__Given material__.
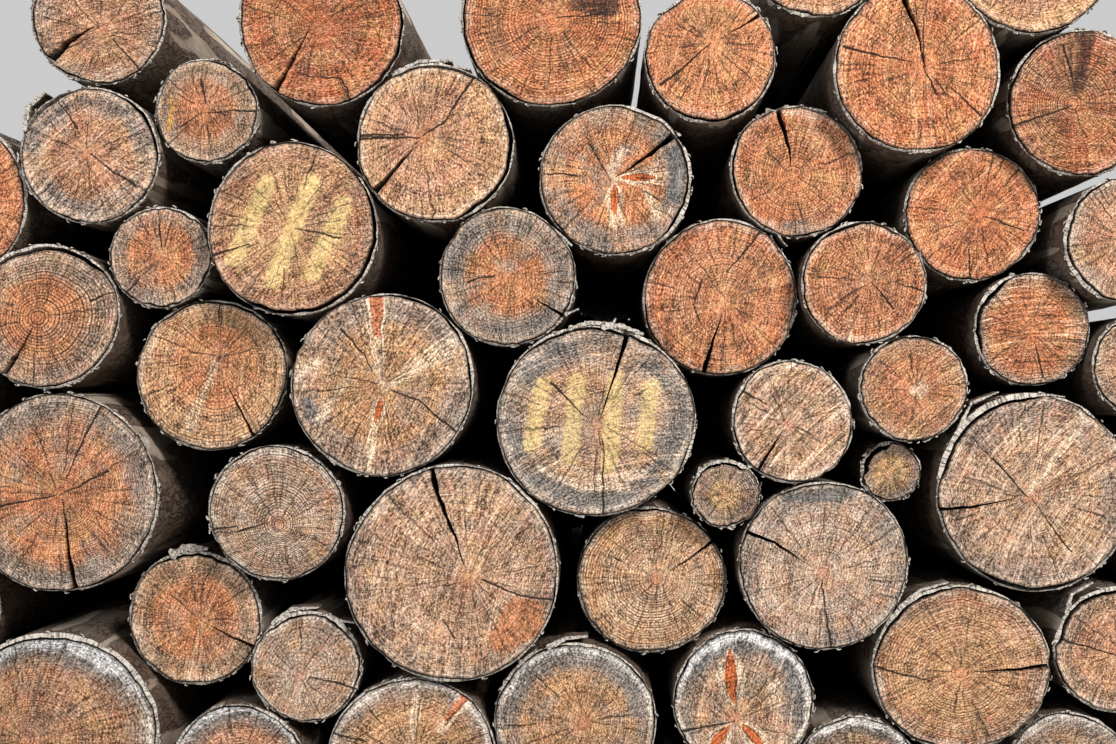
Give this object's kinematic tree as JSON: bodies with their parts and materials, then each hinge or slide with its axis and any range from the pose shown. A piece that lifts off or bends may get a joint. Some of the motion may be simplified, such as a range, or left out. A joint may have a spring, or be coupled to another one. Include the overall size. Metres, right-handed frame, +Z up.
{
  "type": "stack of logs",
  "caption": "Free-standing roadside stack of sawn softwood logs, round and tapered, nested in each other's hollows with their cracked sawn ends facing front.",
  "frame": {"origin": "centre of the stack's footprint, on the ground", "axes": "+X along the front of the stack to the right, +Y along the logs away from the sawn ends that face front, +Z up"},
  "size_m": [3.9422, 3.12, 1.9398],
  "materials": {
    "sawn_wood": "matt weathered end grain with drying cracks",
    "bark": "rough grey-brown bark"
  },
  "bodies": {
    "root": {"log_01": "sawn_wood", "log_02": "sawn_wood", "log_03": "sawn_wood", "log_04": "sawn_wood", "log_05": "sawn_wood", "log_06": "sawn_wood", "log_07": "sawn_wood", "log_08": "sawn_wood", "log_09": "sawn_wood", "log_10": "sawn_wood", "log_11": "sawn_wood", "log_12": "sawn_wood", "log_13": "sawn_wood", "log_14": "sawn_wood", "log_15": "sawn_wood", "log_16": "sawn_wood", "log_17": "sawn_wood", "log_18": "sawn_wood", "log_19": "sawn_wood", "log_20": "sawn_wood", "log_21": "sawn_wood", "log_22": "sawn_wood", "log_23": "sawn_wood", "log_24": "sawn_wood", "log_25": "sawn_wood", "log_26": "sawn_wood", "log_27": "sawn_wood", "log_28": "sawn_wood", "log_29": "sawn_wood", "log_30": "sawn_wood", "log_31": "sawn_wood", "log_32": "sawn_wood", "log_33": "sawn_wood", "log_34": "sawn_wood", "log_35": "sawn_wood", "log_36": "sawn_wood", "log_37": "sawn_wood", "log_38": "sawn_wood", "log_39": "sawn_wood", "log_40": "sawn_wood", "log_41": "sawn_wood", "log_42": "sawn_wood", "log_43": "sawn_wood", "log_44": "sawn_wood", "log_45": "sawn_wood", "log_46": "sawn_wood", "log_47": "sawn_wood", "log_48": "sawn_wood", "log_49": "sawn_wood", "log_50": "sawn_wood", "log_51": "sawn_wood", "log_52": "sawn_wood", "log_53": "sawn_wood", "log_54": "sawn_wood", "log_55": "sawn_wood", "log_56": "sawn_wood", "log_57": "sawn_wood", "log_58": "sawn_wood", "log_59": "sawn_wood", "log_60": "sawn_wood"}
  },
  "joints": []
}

__Problem to solve__. Each line of the listing above should be output exactly.

__Response to the task__.
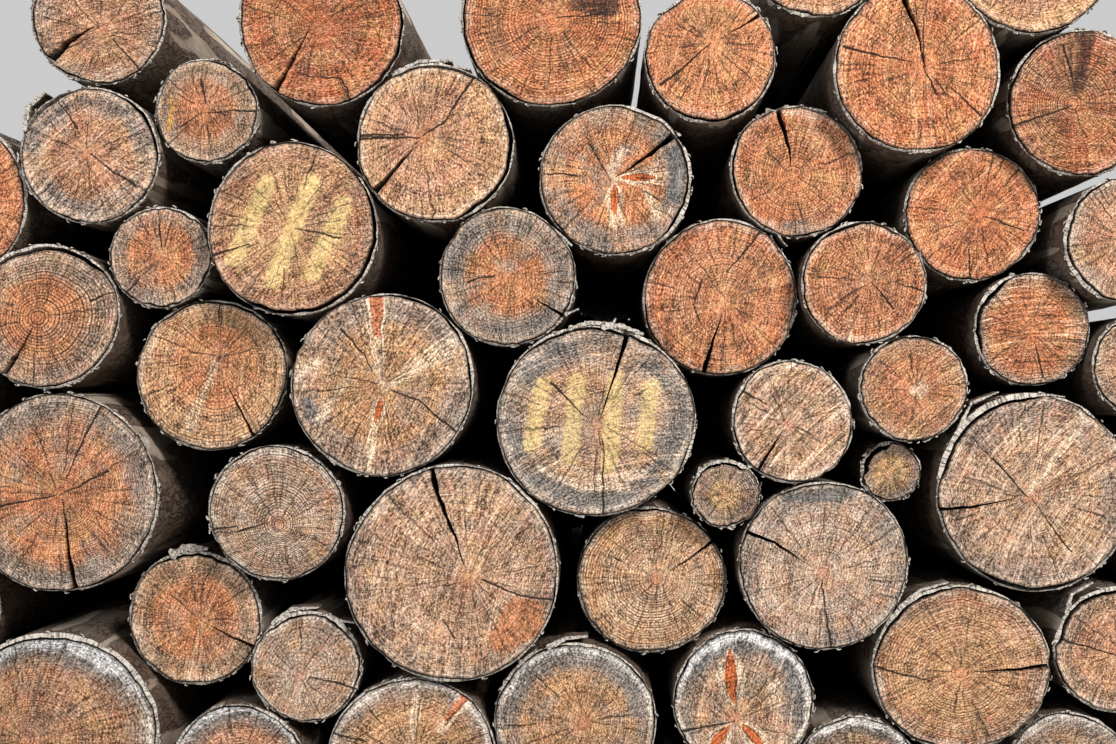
Give this object's kinematic tree as JSON: bodies with their parts and materials, then each hinge or slide with its axis and any range from the pose shown. A piece that lifts off or bends may get a joint. Some of the motion may be simplified, such as a range, or left out. A joint may have a spring, or be coupled to another one. Include the overall size. Metres, right-handed frame, +Z up.
{
  "type": "stack of logs",
  "caption": "Free-standing roadside stack of sawn softwood logs, round and tapered, nested in each other's hollows with their cracked sawn ends facing front.",
  "frame": {"origin": "centre of the stack's footprint, on the ground", "axes": "+X along the front of the stack to the right, +Y along the logs away from the sawn ends that face front, +Z up"},
  "size_m": [3.9422, 3.12, 1.9398],
  "materials": {
    "sawn_wood": "matt weathered end grain with drying cracks",
    "bark": "rough grey-brown bark"
  },
  "bodies": {
    "root": {"log_01": "sawn_wood", "log_02": "sawn_wood", "log_03": "sawn_wood", "log_04": "sawn_wood", "log_05": "sawn_wood", "log_06": "sawn_wood", "log_07": "sawn_wood", "log_08": "sawn_wood", "log_09": "sawn_wood", "log_10": "sawn_wood", "log_11": "sawn_wood", "log_12": "sawn_wood", "log_13": "sawn_wood", "log_14": "sawn_wood", "log_15": "sawn_wood", "log_16": "sawn_wood", "log_17": "sawn_wood", "log_18": "sawn_wood", "log_19": "sawn_wood", "log_20": "sawn_wood", "log_21": "sawn_wood", "log_22": "sawn_wood", "log_23": "sawn_wood", "log_24": "sawn_wood", "log_25": "sawn_wood", "log_26": "sawn_wood", "log_27": "sawn_wood", "log_28": "sawn_wood", "log_29": "sawn_wood", "log_30": "sawn_wood", "log_31": "sawn_wood", "log_32": "sawn_wood", "log_33": "sawn_wood", "log_34": "sawn_wood", "log_35": "sawn_wood", "log_36": "sawn_wood", "log_37": "sawn_wood", "log_38": "sawn_wood", "log_39": "sawn_wood", "log_40": "sawn_wood", "log_41": "sawn_wood", "log_42": "sawn_wood", "log_43": "sawn_wood", "log_44": "sawn_wood", "log_45": "sawn_wood", "log_46": "sawn_wood", "log_47": "sawn_wood", "log_48": "sawn_wood", "log_49": "sawn_wood", "log_50": "sawn_wood", "log_51": "sawn_wood", "log_52": "sawn_wood", "log_53": "sawn_wood", "log_54": "sawn_wood", "log_55": "sawn_wood", "log_56": "sawn_wood", "log_57": "sawn_wood", "log_58": "sawn_wood", "log_59": "sawn_wood", "log_60": "sawn_wood"}
  },
  "joints": []
}